As for the Mets, I will argue they’re actually not good enough to trade for one really good player. Yes, they’re not far out in the standings, either in their division or for a wild card. But the Mets have been outscored this season. Absent Justin Upton having a tremendous two months, how do they play well enough to keep up with the Nationals, or with the Pirates and Cubs and Giants.

Then again, the great news for the Mets is they really don’t have much competition. So maybe, just maybe, it does make sense for them to grab a bat. Again, though, how much difference in the standings is one hitter likely to make over the last two months? Because here’s my real point, and this time I won’t be so obnoxious …

For all the talk about difference-makers, not many players make a real difference.

Look at the National League standings last year. The Nationals finished 17 games ahead of the second-place Braves, and the Dodgers finished six games ahead of the second-place Giants. The Cardinals finished only two games ahead of the second-place Pirates, but the Pirates and Giants both finished six games ahead of their nearest wild-card competition. For all the talk about the trade deadline, it’s highly likely that the six National League playoff teams would have been exactly the same even if nobody’d been traded all season. With all the trades made by National League teams in 2014, I suspect the biggest was the one that brought John Lackey to the Cardinals. They went 6-4 in Lackey’s 10 starts, and five of those six wins were by just one run. So with a replacement-level starter (or Joe Kelly) instead of Lackey, maybe the Cardinals fall to a wild card instead of a division title.

But (oops!) they got wiped out by the Giants in the National League Championship Series anyway, so getting Lackey didn’t propel them to the (big) title.

What about the American League?
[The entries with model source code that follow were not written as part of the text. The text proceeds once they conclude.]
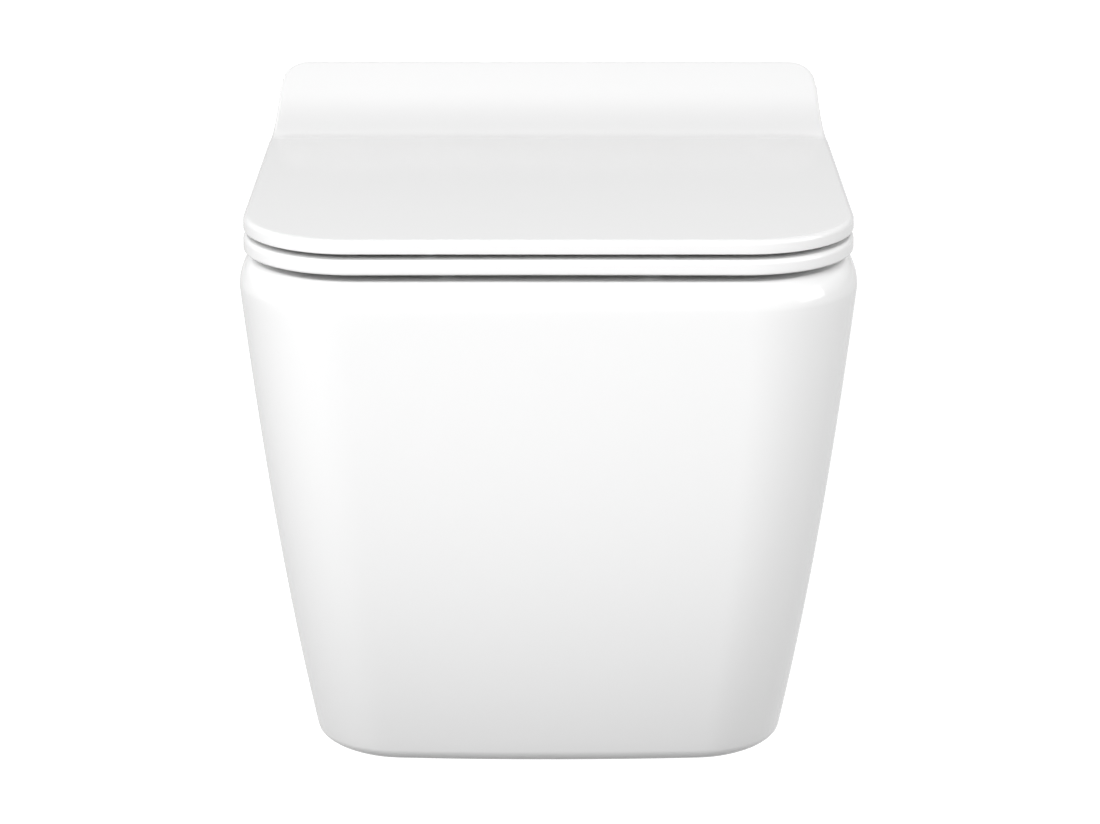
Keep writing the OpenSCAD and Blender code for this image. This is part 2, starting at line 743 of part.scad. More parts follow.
module lid() color(plastic_white) {
    plan = lid_plan();
    n = len(plan);
    corner_first = n / 2 - 4;
    rear_low = 8;
    web = [[-barrel_r + 0.3, 0], [barrel_r - 0.3, 0],
        [12, lid_top + ramp(pivot_y + 12) - plate_t + 2.5 - pivot_z],
        [-12, lid_top + ramp(pivot_y - 12) - plate_t + 2.5 - pivot_z]];
    difference() {
        union() {
            plated([for (i = [0 : n - 1]) let (
                    v = inward(plan, i),
                    k = max(0, min(i, n - 1 - i) - corner_first),
                    share = wall_share[k],
                    edge = [for (a = [0 : 30 : 90]) [edge_r * (1 - cos(a)), edge_r * (1 - sin(a))]])
                concat(
                    [for (t = [lip_w + 1.5]) let (y = plan[i].y + v.y * t)
                        [plan[i].x + v.x * t, y, lid_top + ramp(y) - plate_t]],
                    [for (t = [lip_w, 1.2]) let (y = plan[i].y + v.y * t)
                        [plan[i].x + v.x * t, y, lid_low + share * (lid_t + ramp(y) - rear_low)]],
                    [[plan[i].x, plan[i].y, lid_low + 1.2 + share * (lid_t + ramp(plan[i].y) - rear_low)]],
                    [for (e = edge) let (y = plan[i].y + v.y * e[0])
                        [plan[i].x + v.x * e[0], y, lid_top + ramp(y) - e[1]]])], 4);
            lug_eyes(1) {
                bar_x(lug_in, lug_out, barrel_r);
                slab_x(lug_in, lug_out, web);
            }
            lug_eyes(-1) {
                bar_x(-lug_out, -lug_in, barrel_r);
                slab_x(-lug_out, -lug_in, web);
            }
        }
        lug_eyes(1) flat_sided_hole();
        lug_eyes(-1) bar_x(-lug_out - over, -lug_in + over, bush_r);
        at_lid_buffers() bar_z(lid_top - plate_t - over, lid_top - plate_t + 3.2, 2);
    }
}

module at_lid_buffers() {
    on_both_sides() {
        translate([lid_half - 20, -ramp_from - 40, 0]) children();
        translate([70, lid_front + 18, 0]) children();
    }
}

module lid_buffers() color(rubber) at_lid_buffers() {
    bar_z(seat_top + loose, lid_top - plate_t, 5);
    bar_z(lid_top - plate_t - 0.5, lid_top - plate_t + 3, 2);
}

ceramic_pan();
flow_splitter();
hinge_base_left();
hinge_base_right();
base_gaskets();
base_screws();
expansion_sleeves();
clamp_nuts();
fixing_block_left();
fixing_block_right();
rod_sleeves();
clamp_screws();
side_caps();
hinge_body_left();
hinge_body_right();
seat_damper();
lid_damper();
seat_pivot_pin();
lid_pivot_pin();
latch_clip_left();
latch_clip_right();
release_button_left();
release_button_right();
seat_ring();
seat_buffers();
seat_damper_shaft();
seat_bush();
lid();
lid_buffers();
lid_damper_shaft();
lid_bush();
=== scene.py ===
"""Wall hung toilet: glazed pan, seat ring and lid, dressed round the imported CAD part."""
import json
import math

import bmesh
import bpy
from mathutils import Matrix, Vector


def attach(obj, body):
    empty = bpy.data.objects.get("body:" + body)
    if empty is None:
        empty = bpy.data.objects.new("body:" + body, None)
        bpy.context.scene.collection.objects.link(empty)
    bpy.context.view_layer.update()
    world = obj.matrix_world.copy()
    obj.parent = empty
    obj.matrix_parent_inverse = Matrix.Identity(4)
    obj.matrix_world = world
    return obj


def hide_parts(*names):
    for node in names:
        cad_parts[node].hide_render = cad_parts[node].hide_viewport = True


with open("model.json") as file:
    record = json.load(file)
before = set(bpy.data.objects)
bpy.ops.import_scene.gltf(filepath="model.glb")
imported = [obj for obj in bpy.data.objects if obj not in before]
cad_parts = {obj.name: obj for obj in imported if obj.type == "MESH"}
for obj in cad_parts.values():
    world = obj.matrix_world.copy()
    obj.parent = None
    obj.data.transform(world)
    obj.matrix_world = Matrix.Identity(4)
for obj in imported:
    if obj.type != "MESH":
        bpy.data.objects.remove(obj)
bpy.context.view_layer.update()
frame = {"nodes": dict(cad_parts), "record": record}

# Sizes are in millimetres, as in the part's source, until a piece is finished
MM = 0.001
QUARTER = math.pi / 2
CREASE = math.radians(38)
# How far a cut goes past a face, and how far an added wall goes into its neighbour
OVER, INTO = 1.0, 2.0
# Distance under which points become one, and length under which an edge has none
MERGE, SLIVER = 0.002, 0.001

# Outside of the pan: its sides and front draw in by an even and a curved share of their tapers
PAN_W, PAN_L, PAN_H, RIM_Z = 370.0, 500.0, 306.0, 80.0
SIDE_TAPER, SIDE_EVEN, SIDE_CURVED, SIDE_STOP = 44.0, 0.8, 0.2, 0.1
FRONT_TAPER, FRONT_EVEN, FRONT_CURVED, FRONT_BOW = 50.0, 0.24, 0.76, 8.0
CORNER_W, CORNER_L, CORNER_FADE_W, CORNER_FADE_L, CORNER_RUN = 66.0, 90.0, 20.0, 28.0, 12.0
REAR_DRAW, REAR_EDGE_R = 7.0, 2.0
SHOULDER_H, SHOULDER_IN, SHOULDER_START = 17.0, 8.0, math.radians(9)
FOOT_R, FOOT_TURN = 8.0, math.radians(75)
WALL_T, DECK_T = 11.0, 14.0
FOOT_Z = RIM_Z - PAN_H
SHOULDER_Z = RIM_Z - SHOULDER_H
DECK_LOW = RIM_Z - DECK_T

# Bowl, squarer at its rim than in the sump
RIM_SIDE, RIM_FRONT, RIM_R, RIM_BAND = 47.0, 47.0, 5.0, 4.0
DECK_L, BOWL_D, BOWL_SIDE_POWER, BOWL_BACK_TOP = 143.0, 230.0, 1.8, DECK_T - 4
RIM_SQUARE, SQUARE_LOST = 3.2, 1.2
SUMP_W, SUMP_L, SUMP_BACK = 64.0, 70.0, 53.0
SUMP_REAR = -DECK_L - SUMP_BACK
SUMP_Y = SUMP_REAR - SUMP_L / 2

# Waterway with its bend under the sump, its rising leg and its crest
TRAP_R, TRAP_T, SUMP_BEND_R, SUMP_BEND_UP = 28.0, 9.0, 45.0, 33.0
CREST_BEND_R, CREST_UP, TAIL_L = 40.0, 4.0, 30.0
RISE, FALL = math.radians(70), math.radians(40)

# Waste spigot, flush inlet and duct
OUTLET_Z, OUTLET_R, OUTLET_T, OUTLET_L = -100.0, 51.0, 8.0, 58.0
OUTLET_FREE, OUTLET_COLLAR = 26.0, 2.5
INLET_Z, INLET_R, INLET_T, INLET_L, INLET_END_T = 35.0, 27.5, 10.0, 62.0, 6.0
DUCT_W, DUCT_T, DUCT_LOW, DUCT_HIGH = 60.0, 10.0, 32.0, 58.0
DUCT_MOUTH, DUCT_LAP, DUCT_SET_IN = 7.0, 4.0, 3.0

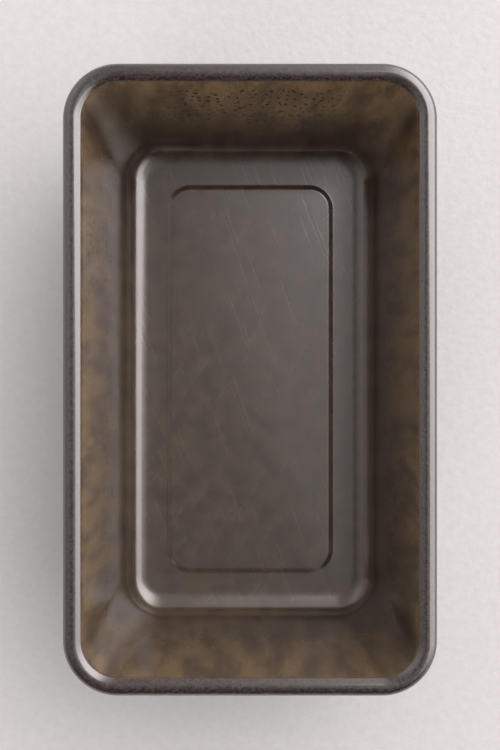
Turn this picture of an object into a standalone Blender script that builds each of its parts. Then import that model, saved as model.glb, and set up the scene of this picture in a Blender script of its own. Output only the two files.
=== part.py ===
"""A loaf pan of drawn sheet steel, with its rim rolled over a steel wire.

The pan has two pieces. pan_body is pressed from one sheet: the floor with its raised panel, four
drafted walls with round corners, and a rim rolled outwards and down into a bead. rim_wire is the
wire that the bead is rolled round. It is bent to a rounded rectangle, and its ends butt together
in the middle of one long side.

The frame has +Z up and +Y along the pan. The origin is the centre of the base, on the plane that
the pan stands on. Every size is in metres.
"""

import math

import bmesh
import bpy

INCH = 0.0254

# The opening is measured between the inner sides of the rim bead.
OPENING_LENGTH = 9.0 * INCH
OPENING_WIDTH = 0.1288
HEIGHT = 0.070
SHEET = 0.0007

# The rim bead is round above, and its lower half is rolled in tighter, round the wire.
BEAD_DIAMETER = 0.0081
OUTER_CORNER_RADIUS = 0.0215
WIRE_DIAMETER = 0.0045
WIRE_CLEARANCE = 0.0004
WIRE_BUTT_GAP = 0.0010
CURL_END = math.radians(-172)

# The walls lean out by the draft, and end at the floor in a bend.
WALL_DRAFT = math.radians(9)
WALL_FOOT_CORNER_RADIUS = 0.017
FLOOR_BEND_RADIUS = 0.010

# A panel pressed up from the floor leaves a flat foot all the way round.
PANEL_RISE = 0.0008
PANEL_STEP_WIDTH = 0.0030
PANEL_CORNER_RADIUS = 0.0110
FOOT_WIDTH = 0.0080

# How finely the round stretches are faceted: each corner, and each quarter turn of the curl.
CORNER_STEPS = 8
CURL_STEPS = 6
FLOOR_BEND_STEPS = 6
PANEL_STEPS = 4
WALL_STEPS = 3
WIRE_BEVEL_RESOLUTION = 4

# The sheet's middle surface is drawn, and half the sheet lies on each side of it.
HALF_SHEET = SHEET / 2
BEAD_RADIUS = BEAD_DIAMETER / 2
OPENING_CORNER_RADIUS = OUTER_CORNER_RADIUS - BEAD_DIAMETER
CURL_RADIUS = BEAD_RADIUS - HALF_SHEET
TIGHT_CURL_RADIUS = WIRE_DIAMETER / 2 + WIRE_CLEARANCE + HALF_SHEET

# Points of the cross-section are (out, z): out runs from the opening's edge, away from the pan.
# The curl starts where it touches the leaning wall.
CURL_CENTRE = (BEAD_RADIUS, HEIGHT - BEAD_RADIUS)
CURL_START = math.pi - WALL_DRAFT
WIRE_CENTRE = (CURL_CENTRE[0] + CURL_RADIUS - TIGHT_CURL_RADIUS, CURL_CENTRE[1])


def clear_scene():
    for old in list(bpy.data.objects):
        bpy.data.objects.remove(old)


def make_material(name, colour, metallic, roughness):
    material = bpy.data.materials.new(name)
    material.use_nodes = True
    shader = material.node_tree.nodes["Principled BSDF"]
    shader.inputs["Base Color"].default_value = (*colour, 1.0)
    shader.inputs["Metallic"].default_value = metallic
    shader.inputs["Roughness"].default_value = roughness
    return material


def arc(centre, radius, start, end, steps):
    """Points from the angle start to the angle end, measured from the outward direction."""
    angles = [start + (end - start) * i / steps for i in range(steps + 1)]
    return [(centre[0] + radius * math.cos(a), centre[1] + radius * math.sin(a)) for a in angles]


def outline(out, corner_radius, z):
    """A rounded rectangle that stands off the opening by out, anticlockwise from the +X side."""
    half_x = OPENING_WIDTH / 2 + out
    half_y = OPENING_LENGTH / 2 + out
    points = []
    for quarter, (sign_x, sign_y) in enumerate([(1, 1), (-1, 1), (-1, -1), (1, -1)]):
        centre_x = sign_x * (half_x - corner_radius)
        centre_y = sign_y * (half_y - corner_radius)
        for step in range(CORNER_STEPS + 1):
            angle = math.pi / 2 * (quarter + step / CORNER_STEPS)
            points.append(
                (
                    centre_x + corner_radius * math.cos(angle),
                    centre_y + corner_radius * math.sin(angle),
                    z,
                )
            )
    return points


def curl_outlines():
    """The rolled rim, from the top of the wall over the bead to the sheet's edge under it."""
    rising = arc(CURL_CENTRE, CURL_RADIUS, CURL_START, math.pi / 2, CURL_STEPS)
    falling = arc(CURL_CENTRE, CURL_RADIUS, math.pi / 2, 0, CURL_STEPS)
    tucked = arc(WIRE_CENTRE, TIGHT_CURL_RADIUS, 0, CURL_END, 2 * CURL_STEPS)
    section = rising + falling[1:] + tucked[1:]
    return [outline(out, OPENING_CORNER_RADIUS + out, z) for out, z in section]


def wall_ends():
    """(out, z) of the wall's foot, where the floor bend starts, and of its top."""
    top = (
        CURL_CENTRE[0] + CURL_RADIUS * math.cos(CURL_START),
        CURL_CENTRE[1] + CURL_RADIUS * math.sin(CURL_START),
    )
    foot_z = HALF_SHEET + FLOOR_BEND_RADIUS * (1 - math.sin(WALL_DRAFT))
    foot = (top[0] - (top[1] - foot_z) * math.tan(WALL_DRAFT), foot_z)
    return foot, top


def wall_outlines():
    """The wall between its foot and its top, without either end."""
    foot, top = wall_ends()
    top_corner_radius = OPENING_CORNER_RADIUS + top[0]
    outlines = []
    for step in range(1, WALL_STEPS):
        share = step / WALL_STEPS
        out = foot[0] + (top[0] - foot[0]) * share
        z = foot[1] + (top[1] - foot[1]) * share
        corner = WALL_FOOT_CORNER_RADIUS + (top_corner_radius - WALL_FOOT_CORNER_RADIUS) * share
        outlines.append(outline(out, corner, z))
    return outlines


def floor_bend():
    """(out, z) round the bend from the flat foot up to the wall's foot."""
    foot, _ = wall_ends()
    centre = (
        foot[0] - FLOOR_BEND_RADIUS * math.cos(WALL_DRAFT),
        foot[1] + FLOOR_BEND_RADIUS * math.sin(WALL_DRAFT),
    )
    return arc(centre, FLOOR_BEND_RADIUS, -math.pi / 2, -WALL_DRAFT, FLOOR_BEND_STEPS)


def floor_bend_outlines():
    bend = floor_bend()
    foot_out = bend[-1][0]
    return [outline(out, WALL_FOOT_CORNER_RADIUS - (foot_out - out), z) for out, z in bend]


def panel_outlines():
    """The edge of the raised panel, from its flat top down to the foot, as half a cosine wave."""
    step_foot_out = floor_bend()[0][0] - FOOT_WIDTH
    outlines = []
    for step in range(PANEL_STEPS + 1):
        share = step / PANEL_STEPS
        inset = PANEL_STEP_WIDTH * (1 - share)
        rise = PANEL_RISE * (1 + math.cos(math.pi * share)) / 2
        outlines.append(outline(step_foot_out - inset, PANEL_CORNER_RADIUS - inset, HALF_SHEET + rise))
    return outlines


def add_ring(mesh, points):
    """A closed loop of edges through the points."""
    corners = [mesh.verts.new(point) for point in points]
    following = corners[1:] + corners[:1]
    return [mesh.edges.new(pair) for pair in zip(corners, following)]


def make_pan_body(material):
    """The sheet's middle surface from the panel out to the rim's edge, given its thickness."""
    outlines = panel_outlines() + floor_bend_outlines() + wall_outlines() + curl_outlines()
    mesh = bmesh.new()
    rings = [add_ring(mesh, points) for points in outlines]
    bmesh.ops.contextual_create(mesh, geom=rings[0])
    for inner, outer in zip(rings, rings[1:]):
        bmesh.ops.bridge_loops(mesh, edges=inner + outer)
    bmesh.ops.recalc_face_normals(mesh, faces=mesh.faces[:])
    data = bpy.data.meshes.new("pan_body")
    mesh.to_mesh(data)
    mesh.free()
    data.shade_smooth()
    body = bpy.data.objects.new("pan_body", data)
    body.data.materials.append(material)
    bpy.context.scene.collection.objects.link(body)
    thickness = body.modifiers.new("sheet_thickness", "SOLIDIFY")
    thickness.thickness = SHEET
    thickness.offset = 0
    thickness.use_even_offset = True
    thickness.use_quality_normals = True
    return body


def make_rim_wire(material):
    """The wire in the rim, from one side of the butt joint round to the other."""
    out, z = WIRE_CENTRE
    side_x = OPENING_WIDTH / 2 + out
    start = (side_x, WIRE_BUTT_GAP / 2, z)
    end = (side_x, -WIRE_BUTT_GAP / 2, z)
    route = [start] + outline(out, OPENING_CORNER_RADIUS + out, z) + [end]
    data = bpy.data.curves.new("rim_wire", "CURVE")
    data.dimensions = "3D"
    data.bevel_depth = WIRE_DIAMETER / 2
    data.bevel_resolution = WIRE_BEVEL_RESOLUTION
    data.use_fill_caps = True
    data.materials.append(material)
    spline = data.splines.new("POLY")
    spline.points.add(len(route) - 1)
    for point, place in zip(spline.points, route):
        point.co = (*place, 1.0)
    wire = bpy.data.objects.new("rim_wire", data)
    bpy.context.scene.collection.objects.link(wire)
    return wire


def main():
    clear_scene()
    make_pan_body(make_material("nonstick_coating", (0.085, 0.075, 0.068), 0.35, 0.38))
    make_rim_wire(make_material("galvanised_wire", (0.56, 0.57, 0.58), 1.0, 0.45))


main()
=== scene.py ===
"""The looks of the loaf pan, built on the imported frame.

The sheet is drawn again at a fine pitch from the frame's own box and a few driving dimensions. It is
one closed skin: up from the floor, over the rim's bead, round the sheet's cut edge under it, and back
down the outside. The wire in the rim is drawn again in the same way.

+Z is up and +Y runs along the pan. Sizes are in metres.
"""

import math
from collections import namedtuple

import bpy
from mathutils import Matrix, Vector, noise


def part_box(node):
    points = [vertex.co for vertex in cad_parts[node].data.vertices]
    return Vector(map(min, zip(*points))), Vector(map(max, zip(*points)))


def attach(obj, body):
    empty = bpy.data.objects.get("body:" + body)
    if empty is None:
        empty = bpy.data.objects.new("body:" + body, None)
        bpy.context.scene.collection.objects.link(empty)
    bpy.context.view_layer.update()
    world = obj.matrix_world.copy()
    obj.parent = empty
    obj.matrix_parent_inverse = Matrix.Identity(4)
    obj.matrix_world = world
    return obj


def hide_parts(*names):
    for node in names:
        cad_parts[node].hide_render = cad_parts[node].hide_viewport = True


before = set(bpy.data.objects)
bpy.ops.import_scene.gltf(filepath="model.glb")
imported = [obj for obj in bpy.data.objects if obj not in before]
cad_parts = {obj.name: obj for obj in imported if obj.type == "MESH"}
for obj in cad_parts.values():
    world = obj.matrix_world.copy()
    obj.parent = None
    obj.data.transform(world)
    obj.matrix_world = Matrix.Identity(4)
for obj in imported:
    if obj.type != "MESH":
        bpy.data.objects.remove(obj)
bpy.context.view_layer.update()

# ---------------------------------------------------------------------------------------------
# Driving dimensions

_, PAN_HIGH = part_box("pan_body")
HEIGHT = PAN_HIGH.z
OUTER_HALF_X = PAN_HIGH.x
OUTER_HALF_Y = PAN_HIGH.y

SHEET = 0.0007
BEAD_DIAMETER = 0.0081
OUTER_CORNER_RADIUS = 0.0215
WIRE_DIAMETER = 0.0045
WIRE_CLEARANCE = 0.0004
WIRE_BUTT_GAP = 0.0010
WALL_DRAFT = math.radians(9)
WALL_FOOT_CORNER_RADIUS = 0.017
FLOOR_BEND_RADIUS = 0.010
PANEL_RISE = 0.0008
PANEL_STEP_WIDTH = 0.0030
PANEL_CORNER_RADIUS = 0.0110
FOOT_WIDTH = 0.0080

HALF_SHEET = SHEET / 2
BEAD_RADIUS = BEAD_DIAMETER / 2
OPENING_CORNER_RADIUS = OUTER_CORNER_RADIUS - BEAD_DIAMETER
CURL_RADIUS = BEAD_RADIUS - HALF_SHEET
TIGHT_CURL_RADIUS = WIRE_DIAMETER / 2 + WIRE_CLEARANCE + HALF_SHEET
CURL_CENTRE = (BEAD_RADIUS, HEIGHT - BEAD_RADIUS)
CURL_START = math.pi - WALL_DRAFT
CURL_END = math.radians(-172)
WIRE_CENTRE = (CURL_CENTRE[0] + CURL_RADIUS - TIGHT_CURL_RADIUS, CURL_CENTRE[1])

# The pressed walls bow in a little between their stiff corners, with a faint wave. Both keep to a
# band that starts and ends at these shares of the height.
WALL_BOW = 0.00035
WAVE_HEIGHT = 0.00012
WAVE_PITCH = 0.045
BOW_START = 0.12
BOW_END = 0.92

# Inside, the coating is brown: partly baked-on colour and partly painted warm bounce light. It is
# laid on at this share at the floor, thinner there as painted shade, and fully at the rim. On the
# bead it fades out between two angles, measured from the outward direction.
FLOOR_BROWN_AND_PAINTED_SHADE = 0.40
BEAD_BROWN_AND_PAINTED_LIGHT_GONE = math.radians(133)
BEAD_BROWN_AND_PAINTED_LIGHT_FULL = math.radians(160)

# A painted dark reflection high on the long walls near the corners is darkest at one depth below the
# rim. It thins out over a height up and down, and over a length along the pan. Sideways it starts at
# the inner distance from the pan's middle, and is at its full strength from the outer one.
PAINTED_REFLECTION_STRENGTH = 0.75
PAINTED_REFLECTION_DEPTH = 0.014
PAINTED_REFLECTION_HEIGHT = 0.009
PAINTED_REFLECTION_LENGTH = 0.006
PAINTED_REFLECTION_INNER_X = 0.045
PAINTED_REFLECTION_OUTER_X = 0.055

# How finely it is drawn.
CORNER_STEPS = 28
SIDE_STEPS = 24
CURL_STEPS = 22
FLOOR_BEND_STEPS = 16
PANEL_STEPS = 10
WALL_STEPS = 18
CUT_EDGE_STEPS = 6
WIRE_STEPS = 24


# ---------------------------------------------------------------------------------------------
# The pan's shape

# A station is one place along the sheet's section. out runs from the opening's edge, away from the
# pan. facing is the direction that the sheet's upper face looks in, measured from outwards. corner is
# the radius of the outline's corners there. The last field is how far the inside's brown is laid on:
# partly baked-on colour and partly painted warm bounce light, thinner low down as painted shade.
Station = namedtuple("Station", "out z facing corner used")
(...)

The Orioles finished 12 games ahead of the second-place Yankees, and the Angels finished 10 games ahead of the second-place A’s. Just as in the National League, the American League’s Central was a tight affair, with the Tigers finishing one game ahead of the second-place Royals. And the wild-card standings were a bit more interesting, with the Royals finishing one game ahead of the A’s, who finished one game ahead of the Mariners.

Of course, none of these teams won “the” title. The Royals didn’t do anything before the trade deadline, except acquire Jason Frasor. Who did pitch well in his 18 innings with the club (but was hardly used in October). The A’s did a ton before the deadline; whether you think this made them worse or better is a matter of conjecture. The M’s did add a couple of outfielders – Chris Denorfia and Austin Jackson – and while both looked better at the time than the guys they replaced, both were actually disasters, just two more on the long list of Jack Zduriencik’s acquisitions who played worse than they were supposed to.

So you’ve got all those contending teams and all those late-July trades, and I can’t find a single compelling instance of a player who really made a difference.

Is this normal? No, and yes. Last season was atypical, just in terms of how few division races wound up being even remotely close. But let’s just think about the math for a moment. Leaving aside Mike Trout, your typical great player is worth about six wins above replacement over a whole season … which means he’s worth only two wins after the trade deadline. How many races come down to two wins or fewer? Not many. How many of the teams in those races ultimately win the World Series? Even fewer?

Here’s the problem with using the word “need” … According to Baseball Prospectus’s latest Playoff Odds Report, the Blue Jays have a 4.7-percent chance of winning the World Series. That is, a title. Let’s say they add a starter and a reliever. Johnny Cueto and Aroldis Chapman. Which would really be something, wouldn’t it? That’s about as well as they could possibly do!

If they added both those guys, made a true blockbuster deal, their chances of winning the World Series might jump all the way to eight or nine percent. But probably more like six or seven.

Which is why I don’t buy into need, but rather want or good to have. Because I’m pretty sure the Angels aren’t listening on Trout.

Addendum: Everything above refers to contenders. As we’ve seen, it’s difficult to make a trade that actually makes a real difference in the standings, let alone in October. But if you’re the Phillies or the Reds or one of another dozen or so teams that’s got very little chance of playing big games in September, let alone October? Then, yeah: I’ll go ahead and say you need to get something done. If you ask me, late July is a great time to be out of contention. Because all those teams with prospects think they need your veterans.